In the second half, Ike Taylor and Santonio exchanged words, but Taylor got the best of the real war, waged not by words—but by production. Holmes finished with three catches for 28 yards.
Ryan Clark was arguably the team's best defender, and he made the play of the early game preventing a deep touchdown on a fine throw by Mark Sanchez after a receiver route adjustment toward the right pylon.
STUD: HEATH MILLER
The game's most underrated tight end secured what should have been his third touchdown (it was his second) of the season to give Pittsburgh the lead before halftime.
On a time-consuming 10-minute drive to effectively end the contest, Miller's body position and soft hands resulted in a stud catch along the right sideline, the essential tight end grab in today's game.

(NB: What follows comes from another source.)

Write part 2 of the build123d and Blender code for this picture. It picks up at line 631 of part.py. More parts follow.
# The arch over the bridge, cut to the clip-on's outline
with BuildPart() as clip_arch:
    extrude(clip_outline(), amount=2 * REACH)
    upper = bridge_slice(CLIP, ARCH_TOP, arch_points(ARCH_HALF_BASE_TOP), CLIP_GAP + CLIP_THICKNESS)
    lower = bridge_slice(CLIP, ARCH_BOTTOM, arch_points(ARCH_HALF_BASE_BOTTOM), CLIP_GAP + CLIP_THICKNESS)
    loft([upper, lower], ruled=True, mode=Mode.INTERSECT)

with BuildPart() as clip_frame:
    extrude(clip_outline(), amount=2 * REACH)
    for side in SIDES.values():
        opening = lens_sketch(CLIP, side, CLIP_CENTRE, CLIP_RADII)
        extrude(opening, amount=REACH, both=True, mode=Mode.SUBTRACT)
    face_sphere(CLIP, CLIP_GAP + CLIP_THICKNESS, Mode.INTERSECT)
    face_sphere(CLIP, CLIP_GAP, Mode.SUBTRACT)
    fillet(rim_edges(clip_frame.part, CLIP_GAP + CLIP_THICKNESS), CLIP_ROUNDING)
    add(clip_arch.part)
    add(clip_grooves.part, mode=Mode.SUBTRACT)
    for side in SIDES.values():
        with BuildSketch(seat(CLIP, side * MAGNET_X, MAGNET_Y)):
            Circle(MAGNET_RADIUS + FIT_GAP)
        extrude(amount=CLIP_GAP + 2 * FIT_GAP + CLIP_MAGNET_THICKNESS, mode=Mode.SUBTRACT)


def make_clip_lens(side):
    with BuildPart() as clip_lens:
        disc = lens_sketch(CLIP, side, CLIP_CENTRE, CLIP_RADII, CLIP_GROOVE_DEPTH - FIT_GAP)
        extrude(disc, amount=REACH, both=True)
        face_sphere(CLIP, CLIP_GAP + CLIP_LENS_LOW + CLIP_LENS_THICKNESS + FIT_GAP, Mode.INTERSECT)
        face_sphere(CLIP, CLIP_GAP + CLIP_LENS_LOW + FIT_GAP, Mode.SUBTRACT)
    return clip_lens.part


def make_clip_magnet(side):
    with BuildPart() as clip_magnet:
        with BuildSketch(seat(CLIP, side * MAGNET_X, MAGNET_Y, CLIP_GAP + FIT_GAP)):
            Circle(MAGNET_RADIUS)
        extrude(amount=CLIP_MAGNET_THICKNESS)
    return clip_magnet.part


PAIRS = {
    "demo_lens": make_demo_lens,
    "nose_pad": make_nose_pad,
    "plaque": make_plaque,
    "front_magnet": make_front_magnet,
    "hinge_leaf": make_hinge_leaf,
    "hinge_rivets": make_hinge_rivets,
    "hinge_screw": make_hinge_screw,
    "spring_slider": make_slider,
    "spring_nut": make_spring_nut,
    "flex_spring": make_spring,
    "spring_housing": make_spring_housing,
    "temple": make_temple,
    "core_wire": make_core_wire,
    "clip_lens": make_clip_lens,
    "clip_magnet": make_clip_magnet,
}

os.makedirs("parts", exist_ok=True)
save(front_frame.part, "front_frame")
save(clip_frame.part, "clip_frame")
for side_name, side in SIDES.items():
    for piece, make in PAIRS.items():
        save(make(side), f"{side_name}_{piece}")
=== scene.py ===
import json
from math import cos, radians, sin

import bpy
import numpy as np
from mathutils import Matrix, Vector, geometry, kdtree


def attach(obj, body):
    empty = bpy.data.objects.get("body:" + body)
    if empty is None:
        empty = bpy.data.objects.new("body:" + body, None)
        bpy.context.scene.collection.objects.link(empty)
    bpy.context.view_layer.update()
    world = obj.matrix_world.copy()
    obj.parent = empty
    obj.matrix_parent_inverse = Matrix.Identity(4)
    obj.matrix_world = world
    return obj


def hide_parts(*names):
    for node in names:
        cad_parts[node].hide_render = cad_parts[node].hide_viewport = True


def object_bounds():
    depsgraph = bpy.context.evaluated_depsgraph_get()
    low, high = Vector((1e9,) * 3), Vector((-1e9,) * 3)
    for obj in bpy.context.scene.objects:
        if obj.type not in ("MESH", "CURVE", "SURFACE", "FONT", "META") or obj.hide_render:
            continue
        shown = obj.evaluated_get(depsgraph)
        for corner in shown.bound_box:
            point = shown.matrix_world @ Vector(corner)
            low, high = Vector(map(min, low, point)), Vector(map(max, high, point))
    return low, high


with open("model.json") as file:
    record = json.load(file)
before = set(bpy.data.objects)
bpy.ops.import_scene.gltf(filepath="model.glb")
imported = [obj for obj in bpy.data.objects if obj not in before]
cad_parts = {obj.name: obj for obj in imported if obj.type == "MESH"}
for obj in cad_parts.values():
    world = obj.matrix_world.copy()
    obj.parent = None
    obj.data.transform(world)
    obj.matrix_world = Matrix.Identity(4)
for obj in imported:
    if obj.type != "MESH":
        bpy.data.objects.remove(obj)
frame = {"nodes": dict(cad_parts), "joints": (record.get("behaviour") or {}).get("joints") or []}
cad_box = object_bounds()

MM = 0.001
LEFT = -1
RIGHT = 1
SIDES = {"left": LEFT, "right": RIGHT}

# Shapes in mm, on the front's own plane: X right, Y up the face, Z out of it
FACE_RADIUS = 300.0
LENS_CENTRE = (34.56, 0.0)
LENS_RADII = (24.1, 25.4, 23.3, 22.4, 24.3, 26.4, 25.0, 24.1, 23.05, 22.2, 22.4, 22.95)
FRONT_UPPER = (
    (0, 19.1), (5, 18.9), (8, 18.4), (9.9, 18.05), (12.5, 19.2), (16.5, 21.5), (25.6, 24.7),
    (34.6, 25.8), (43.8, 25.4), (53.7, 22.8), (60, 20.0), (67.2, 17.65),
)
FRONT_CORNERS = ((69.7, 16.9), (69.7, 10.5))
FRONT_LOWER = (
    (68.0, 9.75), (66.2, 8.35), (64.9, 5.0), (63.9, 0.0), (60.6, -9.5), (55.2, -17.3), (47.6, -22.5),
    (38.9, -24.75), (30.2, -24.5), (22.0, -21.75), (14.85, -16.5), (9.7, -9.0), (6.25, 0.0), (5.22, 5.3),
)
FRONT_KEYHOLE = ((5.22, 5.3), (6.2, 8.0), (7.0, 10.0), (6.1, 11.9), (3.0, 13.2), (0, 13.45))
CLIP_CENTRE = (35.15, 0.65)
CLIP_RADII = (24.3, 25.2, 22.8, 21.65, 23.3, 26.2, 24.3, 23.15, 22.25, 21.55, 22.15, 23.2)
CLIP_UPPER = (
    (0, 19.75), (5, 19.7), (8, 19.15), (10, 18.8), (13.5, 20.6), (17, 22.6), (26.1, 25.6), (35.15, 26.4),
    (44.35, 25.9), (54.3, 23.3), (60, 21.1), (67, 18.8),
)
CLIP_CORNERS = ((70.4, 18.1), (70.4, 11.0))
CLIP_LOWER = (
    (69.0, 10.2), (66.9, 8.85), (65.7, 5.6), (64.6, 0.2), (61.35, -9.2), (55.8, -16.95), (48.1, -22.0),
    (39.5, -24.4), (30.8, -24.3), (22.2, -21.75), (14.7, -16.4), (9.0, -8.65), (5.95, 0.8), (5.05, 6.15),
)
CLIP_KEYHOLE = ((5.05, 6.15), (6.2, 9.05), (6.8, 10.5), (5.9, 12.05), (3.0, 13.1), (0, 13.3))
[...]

Miller has the ability to put up big numbers, but he knows his role on the team is much bigger than mere pass reception stats.
Humility at its finest...
STUD: BEN ROETHLISBERGER
Having struggled against the Jets in the past, Ben Roethlisberger was that "elusive oak tree" once again, as defenders slid off of his huge frame, threw their hands up in frustration as he evaded pressure, and watched as his big arm connected with the cornucopia of great Pittsburgh receivers.
In my preview of the game, I noted that Big Ben's presence alone gives Pittsburgh a key edge at the most important position in 80 percent of their games; as such, it was important for No. 7 to showcase that edge against the likes of Mark Sanchez.
Altogether, whereas Sanchez struggles to complete a third of his passes, Big Ben was outstanding. He connected on 24-of-31 attempts, throwing for 275 yards and two touchdowns without a turnover.